基于广义有限差分方法计算二维非线性耦合薛定谔方程

doi:10.12677/aam.2026.152051

期刊菜单

基于广义有限差分方法计算二维非线性耦合薛定谔方程
Calculating the Two-Dimensional Nonlinear Coupled Schrödinger Equation Based on the Generalized Finite Difference Method

DOI: 10.12677/aam.2026.152051, PDF,
作者: 陈贝贝, 纪翠翠^*：数学与统计学院青岛大学，山东青岛
关键词: 耦合非线性薛定谔方程组；广义有限差分法；无网格方法；不规则计算域；Coupled Nonlinear Schrödinger Equations； Generalized Finite Difference Method； Meshless Method； Irregular Computational Domain

摘要: 耦合非线性薛定谔方程组(Coupled Nonlinear Schrödinger Equations, CNLS)描述了许多量子系统的动力学行为，寻找一种有效的数值方法是科学和工程应用的关键。本文介绍了一种求解二维非线性耦合薛定谔方程的无网格方法，该方法称为广义有限差分法(GFDM)。该方法将Taylor多项式与最小二乘法相结合，在推导过程中，首先将CNLS非线性系统在时间方向使用线性化方法进行离散，推导出CNLS在时间上的线性化离散形式，再使用GFDM在空间上的计算。该方法为CNLS生成稀疏的非线性代数系统。最后给出了数值算例，表明了本文方法求解两个区域线性代数方程的有效性。数值结果表明，发展的数值方法是一种稳定、快速和精确的计算方法。

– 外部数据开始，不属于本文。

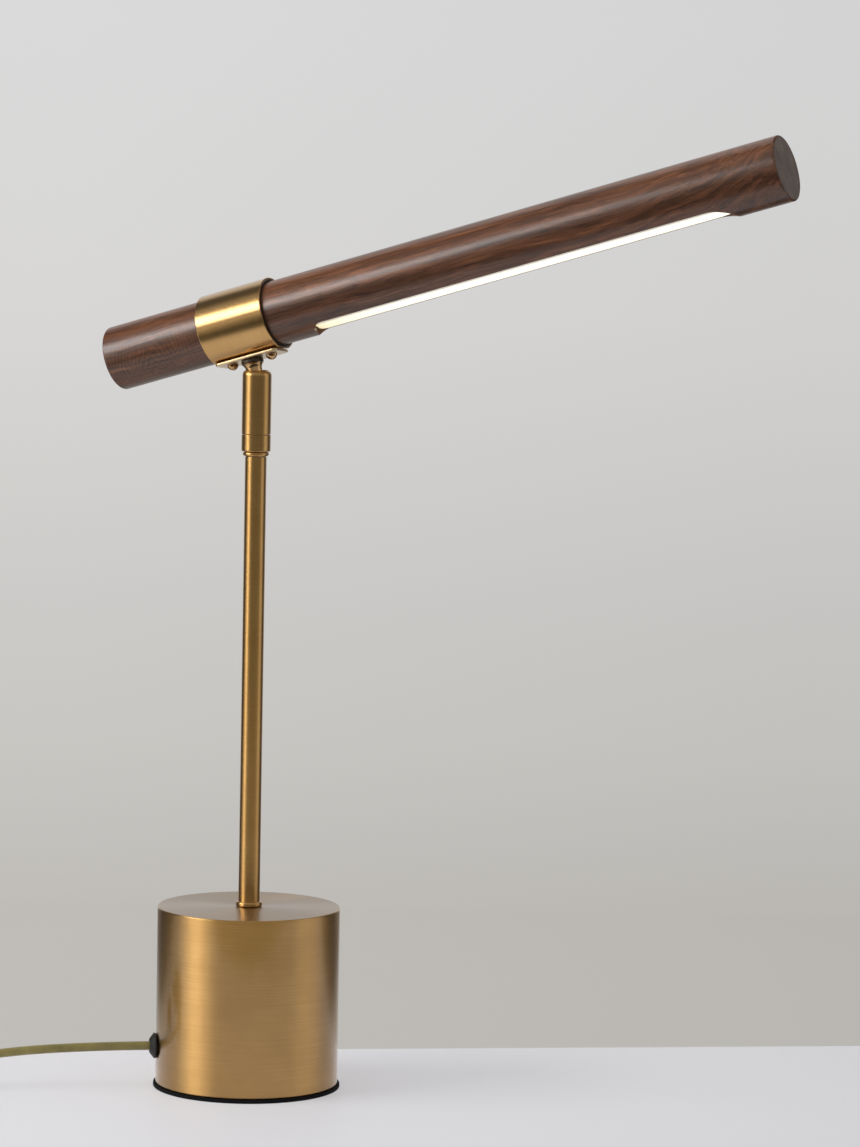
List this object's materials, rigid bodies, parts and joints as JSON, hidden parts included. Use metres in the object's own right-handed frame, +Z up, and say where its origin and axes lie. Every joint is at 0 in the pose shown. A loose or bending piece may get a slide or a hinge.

Abstract: Coupled nonlinear Schrödinger equations (CNLS) describe the dynamical behavior of many quantum systems, and finding an efficient numerical method is crucial for scientific and engineering applications. This paper introduces a meshless method for solving two-dimensional nonlinear coupled Schrödinger equations, called the generalized finite difference method (GFDM). This method combines Taylor polynomials with the least squares method. In the derivation, the CNLS nonlinear system is first discretized in the time direction using the Crank-Nicolson method, deriving the linearized discretized form of CNLS in time. Then, GFDM is used for spatial computation. This method generates a sparse nonlinear algebraic system for CNLS. Finally, numerical examples are given to demonstrate the effectiveness of the proposed method in solving linear algebraic equations in two regions. Numerical results show that the developed numerical method is a stable, fast, and accurate computational approach.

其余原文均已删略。